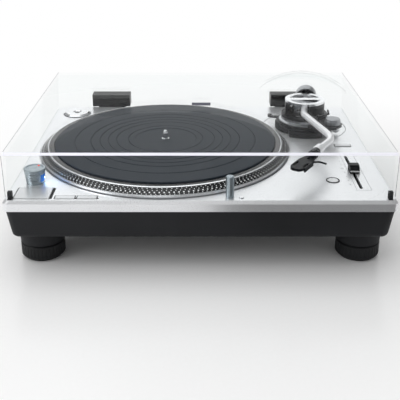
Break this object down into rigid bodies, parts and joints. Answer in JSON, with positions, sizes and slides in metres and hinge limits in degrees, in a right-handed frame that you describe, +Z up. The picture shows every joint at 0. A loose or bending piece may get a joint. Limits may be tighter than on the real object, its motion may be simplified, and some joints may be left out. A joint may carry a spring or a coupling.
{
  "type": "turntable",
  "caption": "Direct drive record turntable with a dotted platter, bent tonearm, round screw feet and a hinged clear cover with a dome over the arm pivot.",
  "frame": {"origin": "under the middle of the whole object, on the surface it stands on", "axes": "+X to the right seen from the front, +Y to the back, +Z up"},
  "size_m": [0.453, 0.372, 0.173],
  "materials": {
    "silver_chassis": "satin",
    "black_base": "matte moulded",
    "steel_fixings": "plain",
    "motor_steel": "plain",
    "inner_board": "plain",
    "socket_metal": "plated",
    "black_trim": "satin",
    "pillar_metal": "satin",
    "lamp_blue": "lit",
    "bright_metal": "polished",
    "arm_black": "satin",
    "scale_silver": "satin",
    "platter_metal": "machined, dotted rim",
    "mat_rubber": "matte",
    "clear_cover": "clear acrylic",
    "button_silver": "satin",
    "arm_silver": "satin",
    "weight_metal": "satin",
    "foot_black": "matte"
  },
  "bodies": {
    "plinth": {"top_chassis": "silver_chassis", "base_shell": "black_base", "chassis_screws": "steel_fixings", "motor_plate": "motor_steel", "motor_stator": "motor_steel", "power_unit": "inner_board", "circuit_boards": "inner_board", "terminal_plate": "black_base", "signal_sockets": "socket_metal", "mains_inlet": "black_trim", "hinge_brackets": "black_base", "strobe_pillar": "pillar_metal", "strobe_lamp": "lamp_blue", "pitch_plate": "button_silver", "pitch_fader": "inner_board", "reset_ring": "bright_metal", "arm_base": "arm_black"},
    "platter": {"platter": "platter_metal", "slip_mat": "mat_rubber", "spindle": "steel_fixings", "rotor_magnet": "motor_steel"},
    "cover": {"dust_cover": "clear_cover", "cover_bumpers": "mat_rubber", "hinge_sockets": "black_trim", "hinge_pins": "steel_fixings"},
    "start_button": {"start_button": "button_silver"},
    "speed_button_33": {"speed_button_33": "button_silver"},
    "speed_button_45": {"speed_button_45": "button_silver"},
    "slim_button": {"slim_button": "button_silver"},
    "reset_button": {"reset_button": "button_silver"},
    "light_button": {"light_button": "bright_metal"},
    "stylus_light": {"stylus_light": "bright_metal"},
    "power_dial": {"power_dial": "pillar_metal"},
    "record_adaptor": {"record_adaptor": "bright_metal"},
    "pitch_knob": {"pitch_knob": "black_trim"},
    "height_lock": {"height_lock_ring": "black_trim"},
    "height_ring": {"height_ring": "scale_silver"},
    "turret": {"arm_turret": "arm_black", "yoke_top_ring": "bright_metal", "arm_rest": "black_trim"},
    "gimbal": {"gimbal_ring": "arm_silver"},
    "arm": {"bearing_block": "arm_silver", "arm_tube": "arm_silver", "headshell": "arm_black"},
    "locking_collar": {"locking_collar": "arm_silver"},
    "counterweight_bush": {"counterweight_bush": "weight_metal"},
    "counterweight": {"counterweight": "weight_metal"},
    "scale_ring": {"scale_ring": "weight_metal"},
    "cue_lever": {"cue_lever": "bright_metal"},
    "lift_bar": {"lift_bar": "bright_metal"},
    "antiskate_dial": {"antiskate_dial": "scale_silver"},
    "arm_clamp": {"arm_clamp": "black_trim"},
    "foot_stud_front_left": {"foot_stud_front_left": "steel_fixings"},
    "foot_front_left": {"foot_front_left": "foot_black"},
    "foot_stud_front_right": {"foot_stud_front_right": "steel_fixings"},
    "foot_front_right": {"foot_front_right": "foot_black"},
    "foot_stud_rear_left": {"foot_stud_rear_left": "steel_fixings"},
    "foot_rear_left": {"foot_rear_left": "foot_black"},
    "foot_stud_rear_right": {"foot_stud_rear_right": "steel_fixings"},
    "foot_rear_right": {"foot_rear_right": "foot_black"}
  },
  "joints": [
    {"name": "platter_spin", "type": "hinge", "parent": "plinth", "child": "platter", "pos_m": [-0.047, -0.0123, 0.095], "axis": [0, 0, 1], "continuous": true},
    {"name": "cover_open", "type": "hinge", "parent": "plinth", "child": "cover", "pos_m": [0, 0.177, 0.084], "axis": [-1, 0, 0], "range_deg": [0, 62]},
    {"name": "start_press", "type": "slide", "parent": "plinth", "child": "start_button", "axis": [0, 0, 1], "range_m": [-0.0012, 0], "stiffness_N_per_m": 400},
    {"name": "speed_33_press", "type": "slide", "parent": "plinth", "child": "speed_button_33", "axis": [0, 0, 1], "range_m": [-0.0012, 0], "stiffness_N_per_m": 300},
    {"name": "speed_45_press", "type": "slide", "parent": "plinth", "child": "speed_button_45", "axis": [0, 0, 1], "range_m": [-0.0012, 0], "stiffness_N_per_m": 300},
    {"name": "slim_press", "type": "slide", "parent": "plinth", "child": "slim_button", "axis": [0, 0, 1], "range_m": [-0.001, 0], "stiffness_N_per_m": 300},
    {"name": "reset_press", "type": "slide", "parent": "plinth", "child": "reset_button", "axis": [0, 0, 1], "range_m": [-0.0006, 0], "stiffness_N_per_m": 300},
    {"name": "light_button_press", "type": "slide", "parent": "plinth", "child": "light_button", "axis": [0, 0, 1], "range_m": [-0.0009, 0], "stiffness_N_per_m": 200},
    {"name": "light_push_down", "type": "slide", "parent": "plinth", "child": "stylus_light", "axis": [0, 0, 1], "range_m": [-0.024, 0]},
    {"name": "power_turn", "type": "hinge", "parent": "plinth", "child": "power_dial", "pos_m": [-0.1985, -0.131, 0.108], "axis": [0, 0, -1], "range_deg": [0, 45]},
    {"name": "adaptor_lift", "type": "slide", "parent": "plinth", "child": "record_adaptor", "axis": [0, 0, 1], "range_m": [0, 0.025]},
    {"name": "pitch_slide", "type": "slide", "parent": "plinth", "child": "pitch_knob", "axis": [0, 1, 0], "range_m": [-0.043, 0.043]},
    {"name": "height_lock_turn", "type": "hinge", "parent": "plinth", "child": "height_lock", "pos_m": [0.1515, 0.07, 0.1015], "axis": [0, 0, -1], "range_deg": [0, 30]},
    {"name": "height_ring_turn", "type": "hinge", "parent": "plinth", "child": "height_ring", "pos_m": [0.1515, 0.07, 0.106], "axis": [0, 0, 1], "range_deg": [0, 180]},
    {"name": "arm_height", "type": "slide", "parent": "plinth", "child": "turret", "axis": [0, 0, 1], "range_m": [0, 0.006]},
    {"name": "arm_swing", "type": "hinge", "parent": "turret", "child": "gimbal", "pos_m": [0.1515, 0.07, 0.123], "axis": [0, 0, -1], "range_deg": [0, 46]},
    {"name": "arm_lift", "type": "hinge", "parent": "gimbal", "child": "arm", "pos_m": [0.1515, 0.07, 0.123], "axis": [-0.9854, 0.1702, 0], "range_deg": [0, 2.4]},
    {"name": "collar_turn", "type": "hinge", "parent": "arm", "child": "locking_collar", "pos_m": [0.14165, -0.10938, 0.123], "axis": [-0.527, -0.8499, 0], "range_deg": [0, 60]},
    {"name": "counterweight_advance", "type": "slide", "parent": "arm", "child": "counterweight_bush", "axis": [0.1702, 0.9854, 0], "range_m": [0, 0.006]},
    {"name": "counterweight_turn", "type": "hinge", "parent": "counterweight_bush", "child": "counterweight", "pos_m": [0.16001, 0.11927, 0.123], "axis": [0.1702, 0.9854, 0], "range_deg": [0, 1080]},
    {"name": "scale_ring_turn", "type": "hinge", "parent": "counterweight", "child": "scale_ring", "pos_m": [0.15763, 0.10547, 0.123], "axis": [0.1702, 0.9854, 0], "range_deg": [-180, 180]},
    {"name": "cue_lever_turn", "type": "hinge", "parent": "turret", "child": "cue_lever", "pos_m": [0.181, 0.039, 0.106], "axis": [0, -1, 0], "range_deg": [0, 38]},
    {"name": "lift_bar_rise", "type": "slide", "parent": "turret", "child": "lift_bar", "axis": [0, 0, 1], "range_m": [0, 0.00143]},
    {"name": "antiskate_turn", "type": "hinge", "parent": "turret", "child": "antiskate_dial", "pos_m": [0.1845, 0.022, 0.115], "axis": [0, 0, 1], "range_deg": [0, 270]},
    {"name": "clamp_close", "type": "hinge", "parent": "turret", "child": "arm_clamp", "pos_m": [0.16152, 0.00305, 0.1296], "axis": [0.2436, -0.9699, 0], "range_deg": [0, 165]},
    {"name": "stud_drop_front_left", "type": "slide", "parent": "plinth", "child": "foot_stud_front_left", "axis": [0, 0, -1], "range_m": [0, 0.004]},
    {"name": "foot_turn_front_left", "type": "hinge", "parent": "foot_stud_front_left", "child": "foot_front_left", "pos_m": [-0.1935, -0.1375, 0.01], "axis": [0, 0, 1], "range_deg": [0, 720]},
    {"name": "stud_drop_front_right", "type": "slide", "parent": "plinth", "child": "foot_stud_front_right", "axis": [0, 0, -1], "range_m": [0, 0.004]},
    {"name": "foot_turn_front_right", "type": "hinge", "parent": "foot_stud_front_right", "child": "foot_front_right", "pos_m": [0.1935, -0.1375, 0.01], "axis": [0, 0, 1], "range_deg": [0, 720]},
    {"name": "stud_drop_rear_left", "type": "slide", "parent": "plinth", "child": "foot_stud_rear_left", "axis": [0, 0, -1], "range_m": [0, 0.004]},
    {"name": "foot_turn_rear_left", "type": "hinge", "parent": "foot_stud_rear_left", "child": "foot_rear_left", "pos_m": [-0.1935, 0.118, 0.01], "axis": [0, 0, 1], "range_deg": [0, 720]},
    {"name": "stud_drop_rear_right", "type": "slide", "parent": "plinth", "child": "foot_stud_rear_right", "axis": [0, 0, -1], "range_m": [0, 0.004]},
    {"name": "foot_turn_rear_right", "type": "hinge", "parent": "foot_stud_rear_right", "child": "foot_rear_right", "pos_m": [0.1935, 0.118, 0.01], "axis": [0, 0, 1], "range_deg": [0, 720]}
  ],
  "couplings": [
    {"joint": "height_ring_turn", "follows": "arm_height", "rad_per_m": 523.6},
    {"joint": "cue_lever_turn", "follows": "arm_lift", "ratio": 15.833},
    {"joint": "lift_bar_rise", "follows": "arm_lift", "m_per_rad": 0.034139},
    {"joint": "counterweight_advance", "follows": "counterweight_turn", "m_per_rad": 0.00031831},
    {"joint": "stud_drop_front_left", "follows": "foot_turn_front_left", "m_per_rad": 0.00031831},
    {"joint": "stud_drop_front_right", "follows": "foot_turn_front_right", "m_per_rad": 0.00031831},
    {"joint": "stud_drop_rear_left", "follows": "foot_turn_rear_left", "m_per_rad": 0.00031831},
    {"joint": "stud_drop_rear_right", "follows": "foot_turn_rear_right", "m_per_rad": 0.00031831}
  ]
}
━━━━━━━━━━
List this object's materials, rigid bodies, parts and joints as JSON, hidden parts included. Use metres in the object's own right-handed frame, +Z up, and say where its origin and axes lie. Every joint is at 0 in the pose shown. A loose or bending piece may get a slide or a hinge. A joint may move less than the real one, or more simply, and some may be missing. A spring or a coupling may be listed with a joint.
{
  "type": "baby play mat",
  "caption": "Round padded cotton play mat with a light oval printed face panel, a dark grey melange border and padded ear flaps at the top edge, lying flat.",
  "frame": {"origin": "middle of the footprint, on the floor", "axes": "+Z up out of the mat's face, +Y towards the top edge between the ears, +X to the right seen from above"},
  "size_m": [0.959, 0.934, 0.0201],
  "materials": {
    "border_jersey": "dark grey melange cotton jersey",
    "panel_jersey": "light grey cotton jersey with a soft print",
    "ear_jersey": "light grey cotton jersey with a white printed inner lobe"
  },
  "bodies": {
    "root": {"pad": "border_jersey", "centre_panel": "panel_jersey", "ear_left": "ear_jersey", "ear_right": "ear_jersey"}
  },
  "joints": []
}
━━━━━━━━━━
- Problem requirements: Only lines with the word "loose" are wanted, so copy each one from the records.

- In response:
Break this object down into rigid bodies, parts and joints. Answer in JSON, with positions, sizes and slides in metres and hinge limits in degrees, in a right-handed frame that you describe, +Z up. The picture shows every joint at 0. A loose or bending piece may get a joint. Limits may be tighter than on the real object, its motion may be simplified, and some joints may be left out. A joint may carry a spring or a coupling.
List this object's materials, rigid bodies, parts and joints as JSON, hidden parts included. Use metres in the object's own right-handed frame, +Z up, and say where its origin and axes lie. Every joint is at 0 in the pose shown. A loose or bending piece may get a slide or a hinge. A joint may move less than the real one, or more simply, and some may be missing. A spring or a coupling may be listed with a joint.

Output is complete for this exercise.